Ghata Yasmine

La bambina che imparò a non parlare

Pubblicato il: 6 Febbraio 2011

“Muettes”. E’ questo il titolo originale de “La bambina che imparò a non parlare”. Muettes vuol dire mute. Mute come le protagoniste di questo interessante e breve romanzo di Yasmine Ghata. Una madre, una figlia e un lutto lacerante, la perdita dell’uomo di famiglia, marito della prima, padre della seconda.

Non conosciamo i nomi di queste due figure femminili ma, d’altro canto, non se ne avverte la necessità. Il loro mutismo, che è poi quello del titolo francese, è generato dalla perdita, dall’abbandono inaspettato, non voluto ed asprissimo.

La madre tace il proprio dolore, incapace persino di comunicare a sua figlia la notizia del tragico evento. Parole che non le arrivano mai ma che la bambina, io narrante ed alter-ego della Ghata, percepisce ugualmente attraverso i gesti e l’inespresso materno.

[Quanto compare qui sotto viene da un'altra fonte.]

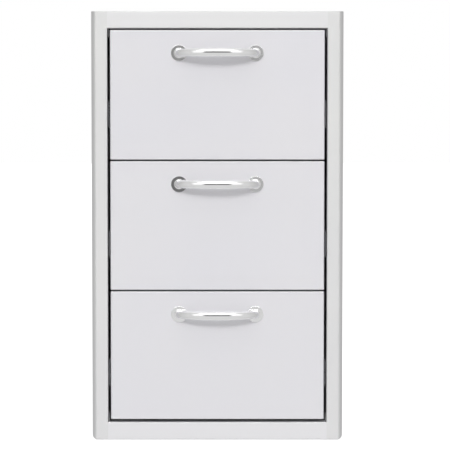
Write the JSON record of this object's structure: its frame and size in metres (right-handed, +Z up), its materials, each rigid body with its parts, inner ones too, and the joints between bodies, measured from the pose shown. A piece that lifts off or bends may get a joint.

Tra la donna e sua figlia c’è una quotidiana repulsione, un rigetto amaro che però, durante la notte, al buio completo, diviene meravigliosa stretta fisica, un abbraccio muto ed armonico di corpi ravvicinati, dormienti e consolati.

Morire non impedisce a un padre di tornare a casa. Morire è un atto come un altro. Una scomparsa totale che gli avrebbe impedito di dormire, di parlare e di mangiare, questo non aveva senso nella mia mente. Devo aver immaginato, credo, che morire significasse in fondo vivere ancora, ma in un’altra famiglia, con un’altra donna e altri figli. Era facile quindi non morire: aprire gli occhi, tenerli spalancati  camminare senza fermarsi sarebbe bastato a tenere lontana la morte“.

La bimba, a sei anni, semplifica e riduce la morte a qualcosa di temporaneo e permeabile. La madre, invece, preferisce eluderla optando per un esilio fatto di parole scritte (e non pronunciate). La realtà diviene così per la donna solo spunto fantastico per nutrire invenzioni poetiche e letterarie, un alibi assordante per coprire lo strazio di un’assenza.

Ci sono tanti vuoti in questo microcosmo, vuoti che la Ghata racconta perché, evidentemente, li ha conosciuti realmente. Il vuoto lasciato da un uomo che muore, il vuoto di una distanza tra una vedova e un’orfana, il vuoto di certi silenzi complicati e sacri come un tabu.

Recuperare gli oggetti che erano stati del padre lo riconduce accanto, una presenza invisibile e certa. Da chiamare con un semplice gesto, da spiare con l’eco delle sensazioni più intime ed ancestrali, quelle che legano indissolubilmente un padre a sua figlia.

Yasmine Ghata ha perso suo padre a sei anni. La bimba che parla è la Ghata che rivede in queste pagine se stessa, sua madre e la sua infanzia. “La bambina che imparò a non parlare” contiene una confessione d’amore filiale nei confronti di un padre e, nel contempo, la rivelazione di un debito importante, quello verso una madre scrittrice. “L’immaginazione è cosa contagiosa tra madre e figlia, è il nostro ossigeno, il nostro pane quotidiano, il nostro vestito per l’inverno e per l’estate“.

Scivola via docilmente questo libro. Non affatica e non preme. La scrittura della Ghata è intensa, piena e molto elegante. C’è tutto il buon gusto di chi sceglie con cura ogni termine perché sa che non è giusto sciupare, annacquare o, peggio, speculare sulle emozioni e sui sentimenti, buoni o dolorosi che siano.

Edizione esaminata e brevi note

Yasmine Ghata è nata in Francia nel 1975. E’ figlia di Jean Ghata e della poetessa di origini libanesi Vénus Khoury Ghata. Ha studiato storia ed arte presso la Sorbona e all’École du Louvre, specializzandosi in arte islamica. Il suo primo romanzo si intitola “La notte dei calligrafi” (“La Nuit des calligraphes”), è stato pubblicato nel 2004 per Fayard (nel 2005 per Feltrinelli in Italia) ed è ispirato alla figura di sua nonna, Rikkat Kunt. Nel 2009 arriva “Le târ de mon père”, inedito in Italia. Nel 2010, sempre per Fayard, la Ghata pubblica “La bambina che imparò a non parlare” (“Muettes”), edito in Italia da Del Vecchio.

Yasmine Ghata, “La bambina che imparò a non parlare”, Del Vecchio Editore, Cosenza, 2010. Traduzione di Angelo Molica Franco.